Four corporations, including Union Pacific, control virtually all of the United States’ railways. They effectively operate as monopolies.
Kari Lydersen, a journalist for In These Times Magazine, made the case for nationalizing the railroads. What Lydersen outlined is why whistleblowers like Lindsey are needed.
In 2021, BNSF and Union Pacific reported record profits of $6.5 billion and $6 billion, respectively, while Norfolk Southern reported a record $4.45 billion, and CSX notched $3.8 billion. The profit is doled out to highly paid executives and shareholders with too little invested back into operations and infrastructure, as many workers and some industry experts see it. The imbalance has helped make the case for more decision-making power for railroad workers and a greater oversight role for the public. Railroad workers who support nationalization would like to see workers in direct leadership positions, and think removing the profit motive would translate to better working conditions.
In 2022, a jury awarded $1.25 million to railroad whistleblower Michael Elliott, who alleged that BNSF retaliated against him for reporting safety violations to the company and the U.S. Railroad Administration.
Dennis Kautzmann, the road foreman of engines and a BNSF official, followed Elliott while he was off-duty and jumped on the hood of Elliott’s car while he was leaving after work. Kautzmann falsely alleged that Elliott assaulted him. Elliott was acquitted at trial, but BNSF seized upon the incident to to fire him from his job as a locomotive engineer.
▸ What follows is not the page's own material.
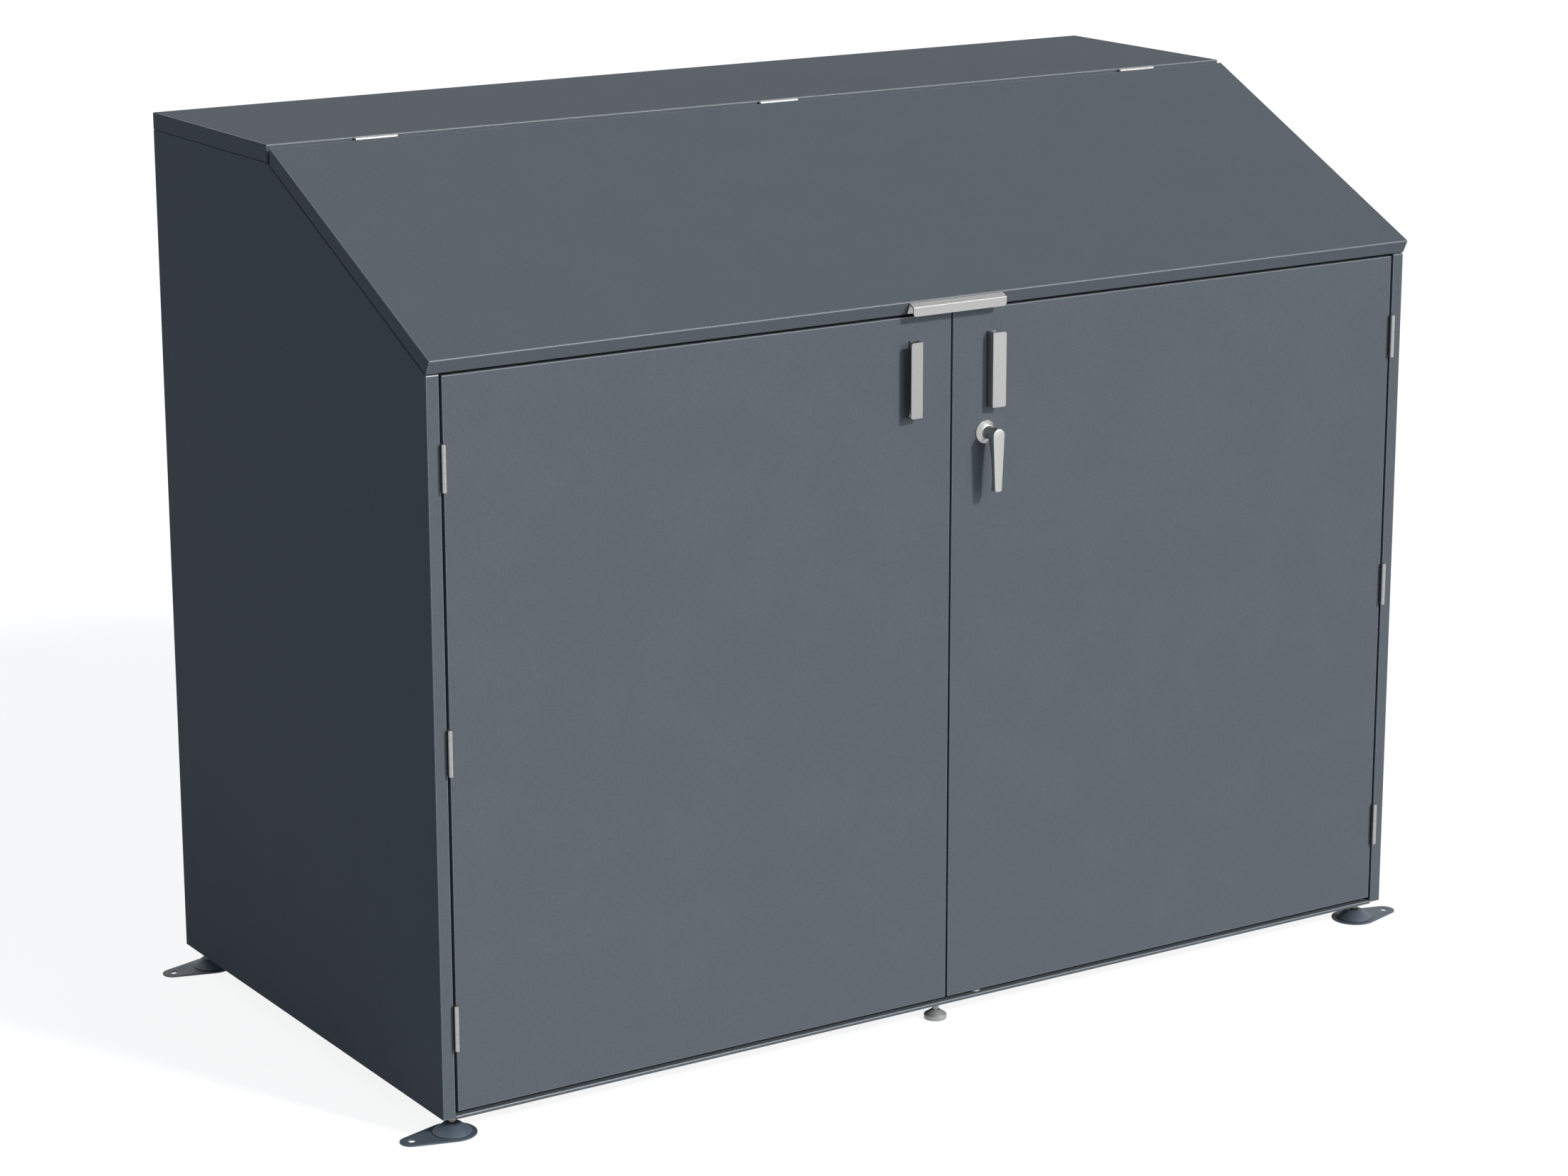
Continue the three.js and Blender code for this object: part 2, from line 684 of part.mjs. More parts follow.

The U.S. Labor Department ordered CSX to pay two railroad workers nearly $700,000 in November 2017. The workers “reported a blue flag that signaled their train could not move safely. For their actions, CSX Transportation Inc. pulled them from the job and later fired them, both actions found to be illegal.”
It was the third railroad whistleblower case in a span of 10 months, where the Labor Department validated the whistleblower’s claims.
Whistleblower retaliation happens quite often because railroad company executives have to conceal their constant negligence, and retaliation may also mean a loss of health insurance.
“I have an extension program where it goes on for a bit, but it’ll eventually run out,” Lindsey shared. “It goes back to my comment on why I felt that I was a slave of the railroad. So just a little reminder to everyone, where we live in a country where if you’re employed by one of these big companies that likes to engage in dubious activity and you say anything about them, they can literally kill you.”
“I’ve got obstructive sleep apnea from my time at the railroad, and I’m on blood pressure medication now, and they’re taking my health insurance away. So, all because I decided to speak out against them,” Lindsey concluded.